Investors shifted out of the euro Friday and into the safety of the dollar and yen as a crisis at Portugal's largest listed bank revived fears about European debt.

The euro fetched $1.3600 in Tokyo morning trade Friday, slightly down from $1.3609 late in New York and well down from 1.3640 earlier Thursday

The common currency also dipped to 137.84 yen from 137.88 yen in New York and 138.50 yen Thursday in Asia.

The dollar was changing hands at 101.35 yen, against 101.32 yen.

Markets across Europe and on Wall Street were rattled Thursday after it emerged that the parent of Banco Espirito Santo (BES) had covered up a $1.8 billion hole in its accounts and failed to make payments on some short-term debt.

All three main indexes in New York ended lower, while London, Frankfurt and Paris also saw hefty losses as the news brought back memories of the eurozone sovereign and banking debt crisis of 2011 that saw a number of nations go to the wall.

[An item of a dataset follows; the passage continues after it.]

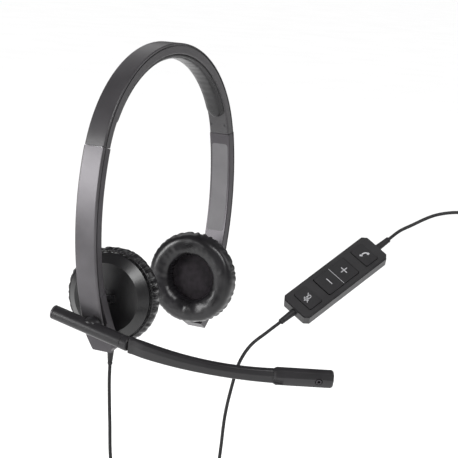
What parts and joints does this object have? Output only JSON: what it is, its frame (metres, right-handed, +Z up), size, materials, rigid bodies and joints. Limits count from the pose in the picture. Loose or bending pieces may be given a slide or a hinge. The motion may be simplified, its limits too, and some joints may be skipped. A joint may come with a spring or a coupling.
{
  "type": "office headset",
  "caption": "Over-the-head wired headset with on-ear cushions, a swinging microphone boom and an in-line call controller on its plug-ended cord.",
  "frame": {"origin": "middle of the head between the two ear cushions, at the height of the cups' centres, as worn", "axes": "+Z up towards the crown of the band, -Y forward as the wearer faces, -X towards the wearer's right ear, which carries the boom"},
  "size_m": [0.2512, 0.2244, 0.3157],
  "materials": {
    "band_plastic": "fine satin moulded plastic, dark grey",
    "arm_satin": "satin painted plastic, mid grey",
    "frame_plastic": "moulded plastic, charcoal",
    "boom_plastic": "moulded plastic, near black",
    "leatherette": "smooth black leatherette with a soft sheen",
    "speaker_fabric": "thin acoustic cloth, black with a purple cast",
    "pad_foam": "matte closed-cell pad, black",
    "pin_steel": "bright steel",
    "cord_rubber": "black flexible jacket",
    "remote_plastic": "fine matte moulded plastic, charcoal",
    "board_green": "circuit board lacquer",
    "plug_steel": "plated steel shell",
    "plug_white": "white contact carrier"
  },
  "bodies": {
    "headband": {"band_cover": "band_plastic", "band_frame": "band_plastic", "band_spring": "pin_steel", "head_pad": "pad_foam", "band_screws": "pin_steel"},
    "right_arm": {"right_arm_cover": "arm_satin", "right_arm_frame": "frame_plastic", "right_arm_liner": "arm_satin", "right_click_spring": "pin_steel", "right_arm_screws": "pin_steel", "right_swivel_pin": "pin_steel", "boom_axle": "pin_steel", "cord_relief": "cord_rubber", "headset_cord": "cord_rubber", "remote_top": "remote_plastic", "remote_bottom": "remote_plastic", "remote_board": "board_green", "remote_switches": "pin_steel", "remote_screws": "pin_steel", "remote_relief_in": "cord_rubber", "remote_relief_out": "cord_rubber", "usb_cord": "cord_rubber", "cord_coil": "cord_rubber", "cord_tie": "cord_rubber", "plug_cord": "cord_rubber", "plug_relief": "cord_rubber", "plug_body": "cord_rubber", "plug_shell": "plug_steel", "plug_tongue": "plug_white"},
    "left_arm": {"left_arm_cover": "arm_satin", "left_arm_frame": "frame_plastic", "left_arm_liner": "arm_satin", "left_click_spring": "pin_steel", "left_arm_screws": "pin_steel", "left_swivel_pin": "pin_steel"},
    "right_pivot": {"right_pivot_block": "frame_plastic", "right_tilt_pin": "pin_steel"},
    "left_pivot": {"left_pivot_block": "frame_plastic", "left_tilt_pin": "pin_steel"},
    "right_cup": {"right_cup_shell": "frame_plastic", "right_cup_baffle": "frame_plastic", "right_driver": "pin_steel", "right_speaker_cloth": "speaker_fabric", "right_ear_cushion": "leatherette"},
    "left_cup": {"left_cup_shell": "frame_plastic", "left_cup_baffle": "frame_plastic", "left_driver": "pin_steel", "left_speaker_cloth": "speaker_fabric", "left_ear_cushion": "leatherette"},
    "boom": {"boom_barrel": "boom_plastic", "barrel_cap": "boom_plastic", "boom_strip": "boom_plastic", "mic_housing": "boom_plastic", "mic_element": "pin_steel"},
    "mute_key": {"mute_button": "remote_plastic"},
    "volume_key": {"volume_rocker": "remote_plastic"},
    "call_key": {"call_button": "remote_plastic"}
  },
  "joints": [
    {"name": "right_arm_adjust", "type": "hinge", "parent": "headband", "child": "right_arm", "pos_m": [0.09266, 0, 0.0549], "axis": [0, -1, 0], "range_deg": [0, 8.3]},
    {"name": "left_arm_adjust", "type": "hinge", "parent": "headband", "child": "left_arm", "pos_m": [-0.09266, 0, 0.0549], "axis": [0, 1, 0], "range_deg": [0, 8.3]},
    {"name": "right_cup_swivel", "type": "hinge", "parent": "right_arm", "child": "right_pivot", "pos_m": [-0.062, 0, 0], "axis": [0, 0, 1], "range_deg": [-18, 2]},
    {"name": "left_cup_swivel", "type": "hinge", "parent": "left_arm", "child": "left_pivot", "pos_m": [0.062, 0, 0], "axis": [0, 0, 1], "range_deg": [-18, 2]},
    {"name": "right_cup_tilt", "type": "hinge", "parent": "right_pivot", "child": "right_cup", "pos_m": [-0.05853, 0.00049, 0], "axis": [-0.1392, 0.9903, 0], "range_deg": [-8, 2]},
    {"name": "left_cup_tilt", "type": "hinge", "parent": "left_pivot", "child": "left_cup", "pos_m": [0.05853, -0.00049, 0], "axis": [0.1392, -0.9903, 0], "range_deg": [-8, 2]},
    {"name": "boom_swing", "type": "hinge", "parent": "right_arm", "child": "boom", "pos_m": [-0.0756, -0.002, -0.015], "axis": [-0.9397, 0, -0.342], "range_deg": [-40, 200]},
    {"name": "mute_press", "type": "slide", "parent": "right_arm", "child": "mute_key", "axis": [0.6098, 0.3445, -0.7137], "range_m": [0, 0.0006], "stiffness_N_per_m": 600},
    {"name": "call_press", "type": "slide", "parent": "right_arm", "child": "call_key", "axis": [0.6098, 0.3445, -0.7137], "range_m": [0, 0.0006], "stiffness_N_per_m": 600},
    {"name": "volume_tilt", "type": "hinge", "parent": "right_arm", "child": "volume_key", "pos_m": [0.06639, -0.09835, 0.01071], "axis": [0.0841, 0.8674, 0.4905], "range_deg": [-1.8, 1.8], "stiffness_Nm_per_rad": 0.12}
  ]
}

Shares in Lisbon dived more than four percent.

Tokyo stocks were 0.26 percent lower by the break Friday.

"Markets are left torn between viewing this news as BES-specific or something more systematic," National Australia Bank said in a statement. 

"At one point during the night...the US dollar attracted a traditional safe haven bid" alongside an equally traditional drop in the dollar-yen exchange rate, it said.

The dollar fell as low as 101.06 yen in New York as traders shifted into what is considered a safer bet in times of economic and political uncertainty.

However, in the near term the scope for the Japanese currency to rally on the back of risk-off sentiment could be limited, said Yunosuke Ikeda, head of FX strategy at Nomura Securities. 

Factors favoring a yen sell-off remain in place, including expectations of a rise in U.S. interest rates, a shift in investment strategy by Japan's pension funds into riskier assets, and Japanese commercial demand for selling the unit, he added.